Endangered Species Reform Act Bill Moves Ahead

Understood to be the first step needed to modify the 32-year-old Endangered Species Act (ESA), the U.S. House Resources Committee approved H.R. 3824, the “Threatened and Endangered Species Recovery Act of 2005 (TESRA), last week.
Introduced by California Congressmen Richard Pombo (R-Tracy), Dennis Cardoza (D-Merced) and George Radanovich (R-Fresno), as well as Oregon Congressman Greg Walden (R-Oregon), TESRA is a bipartisan bill designed to require the application of peer-reviewed science to support the recovery of species that are threatened or endangered.
Supporters say State Governors and State Agencies would have more participation; private property rights would be protected; voluntary conservation efforts would be encouraged; and accountability to the public with cost analysis information would be required.
Also under the measure, landowners would be compensated if development of their property were restricted under the act, and they could earn grant money for acting voluntarily to protect endangered species.

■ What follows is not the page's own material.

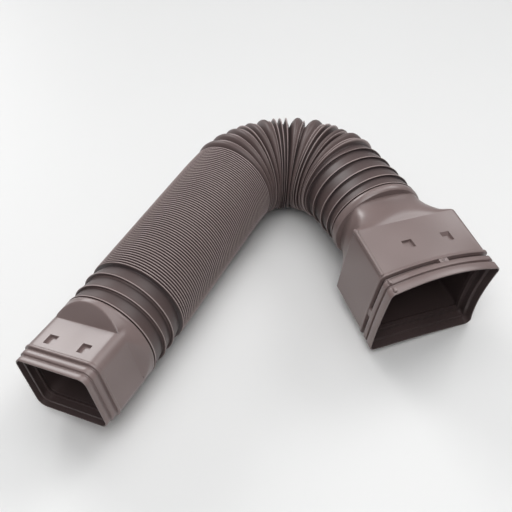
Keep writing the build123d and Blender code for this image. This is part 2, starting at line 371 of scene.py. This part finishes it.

In their introduction of the bill, the congressmen took turns describing examples of situations within their districts providing evidence that the ESA is doing more harm than good. Species are not recovering under this unsuccessful program and litigation is rampant, according to these elected officials.
“The off-road business community enthusiastically supports Chairman Pombo's efforts on this issue,” said Roy Denner, President of the Off-Road Business Association. “The off-road recreation industry is a major economic engine in this country and closures of public lands to vehicle access with little or no scientific support-just because the ESA allows it-has had a serious negative impact on this industry.”
“I was glad to see both political parties at the news conference supporting an effort to reform the ESA,” said Don Amador, western representative for the BlueRibbon Coalition. “For too long, our access rights and the rights of private property owners have been sacrificed on the altar of unjustified land closures.”
The full House could vote on the bill as early as this week.